İNCİ AKIN

Aralık 2015

Tahkim Yargılamasında Geçici Hukuki Koruma Önlemlerine İlişkin Hakem ve Mahkemelerin Yetkisi


I. Tahkimde Geçici Hukuki Koruma Tedbirleri

Tarafların aralarındaki uyuşmazlıkları tahkim yoluyla çözmeleri yönündeki iradeleri tahkim yargılamasında büyük önem taşımakta olup, taraflar yaptıkları tahkim anlaşması ile aralarındaki uyuşmazlığın tahkim yoluyla çözüme kavuşturulması hususunda iradelerini ortaya koyarlar. Tahkim yargılamasında nihai kararlar, belli bir süre sonunda verilebilmektedir. Dolayısıyla devlet yargısında olduğu gibi, tahkimde de tarafların haklarını korumak veya yargılamasının sağlıklı bir şekilde devam edebilmesi için geçici hukuki koruma önlemlerine ihtiyaç duyulmaktadır[1]. Bu noktada hakemlerin ve mahkemelerin geçici hukuki koruma tedbirlerine ilişkin yetkisi önem kazanmaktadır.

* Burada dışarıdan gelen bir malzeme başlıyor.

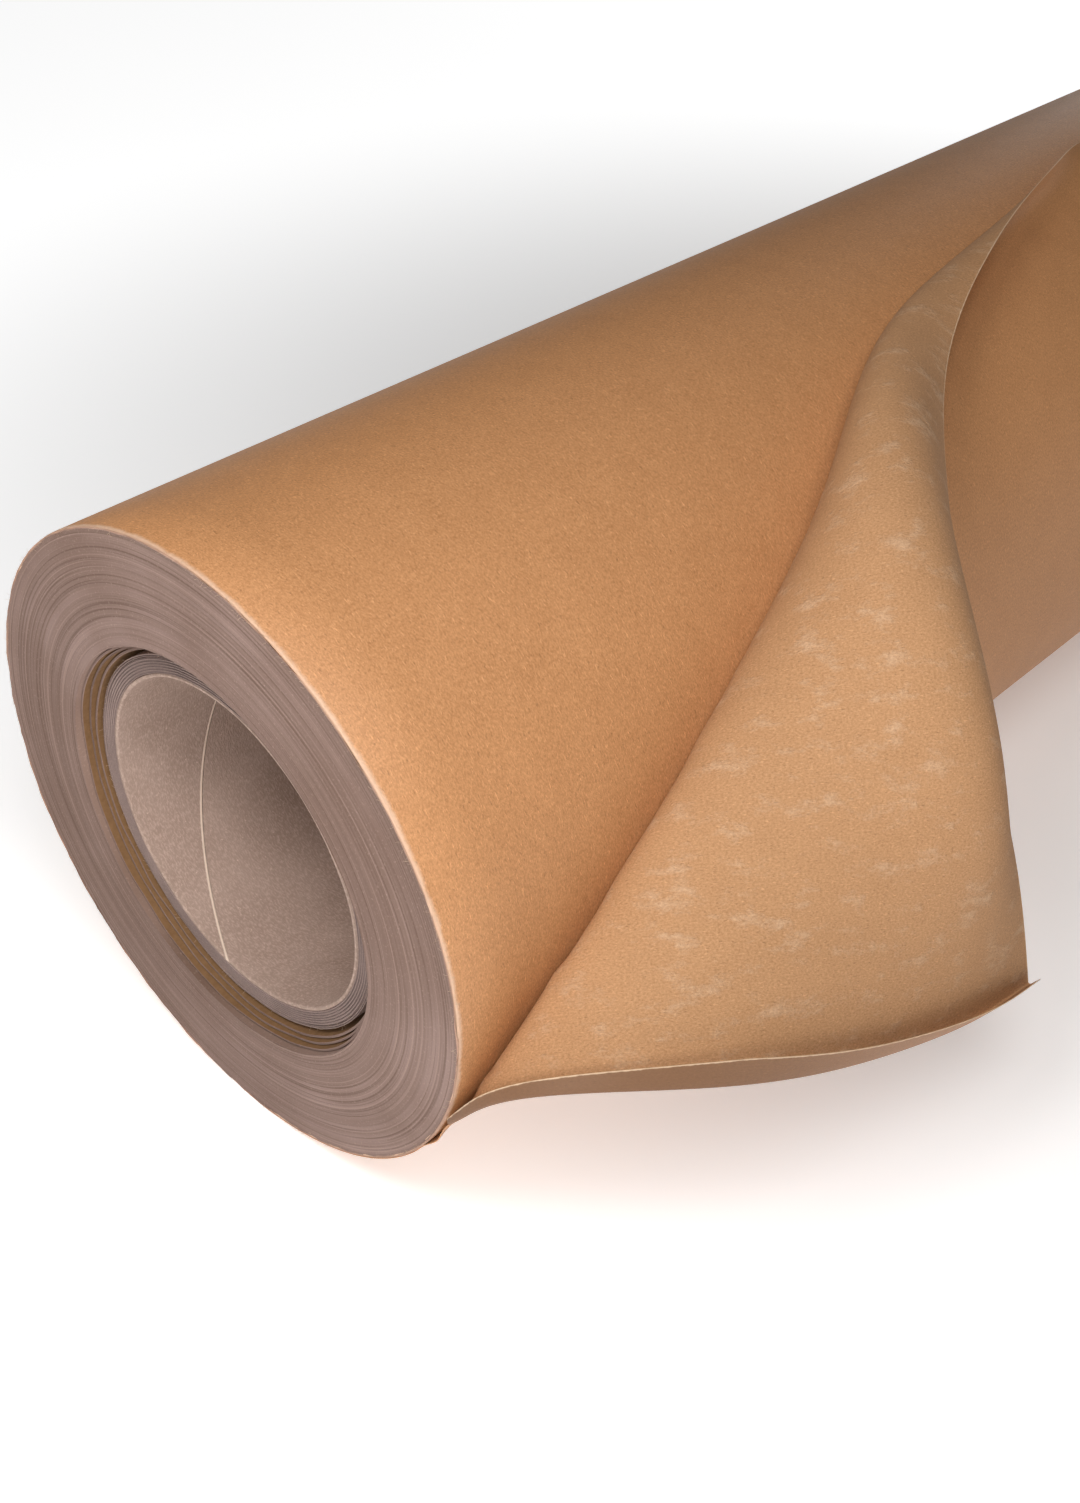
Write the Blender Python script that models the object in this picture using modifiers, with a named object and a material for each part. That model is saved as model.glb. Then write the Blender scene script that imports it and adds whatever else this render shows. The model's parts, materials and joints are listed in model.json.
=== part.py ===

II. Hakem Heyetinin Geçici Hukuki Koruma Önlemlerine İlişkin Yetkisinin Hukuki Dayanakları  

Günümüzde hakem kurulunun geçici hukuki koruma kararı verme yetkisinin olduğu genellikle kabul edilmekte olup, uluslararası sözleşmeler, tahkim merkezlerinin kuralları ve ulusal hukuk düzenlerinde yer alan düzenlemeler hakem heyetinin bu konudaki yetkisinin hukuki dayanaklarını oluşturmaktadır.

A. Uluslararası Sözleşmeler

Milletlerarası Ticari Hakemlik Konusundaki 21 Nisan 1961 tarihli Cenevre – Avrupa Sözleşmesi (“Cenevre Sözleşmesi”) ve Yabancı Hakem Kararlarının Tanınması ve İcrası Hakkındaki 10 Haziran 1958 Tarihli New York Sözleşmesi (“New York Sözleşmesi”) hakem kurulunun geçici hukuki koruma önlemlerine dair yetkisi konusunda açık bir hüküm içermeseler de, böyle bir yetkinin olmadığını ortaya koyan bir hükme de sahip değillerdir. Dolayısıyla, hakem kurullarının geçici hukuki koruma kararı konusunda yetkili olmaları ve bunu kullanmaları söz konusu sözleşmelere bir aykırılık olarak değerlendirilemez[2].

Devletler ve Diğer Devletlerin Vatandaşları Arasındaki Yatırım Uyuşmazlıklarının Çözümlenmesi Hakkında Sözleşme’nin (“ICSID Sözleşmesi”) 47. maddesi, tarafların başka biçimde anlaşmadığı takdirde, heyetin şartların böyle gerektirdiğini düşünerek, her iki tarafın karşılıklı haklarını korumak için ihtiyati tedbirler tavsiye edebileceği yönünde bir düzenleme getirmiş ve hakem kurullarının geçici hukuki koruma verme yetkisini açıkça kabul etmiştir.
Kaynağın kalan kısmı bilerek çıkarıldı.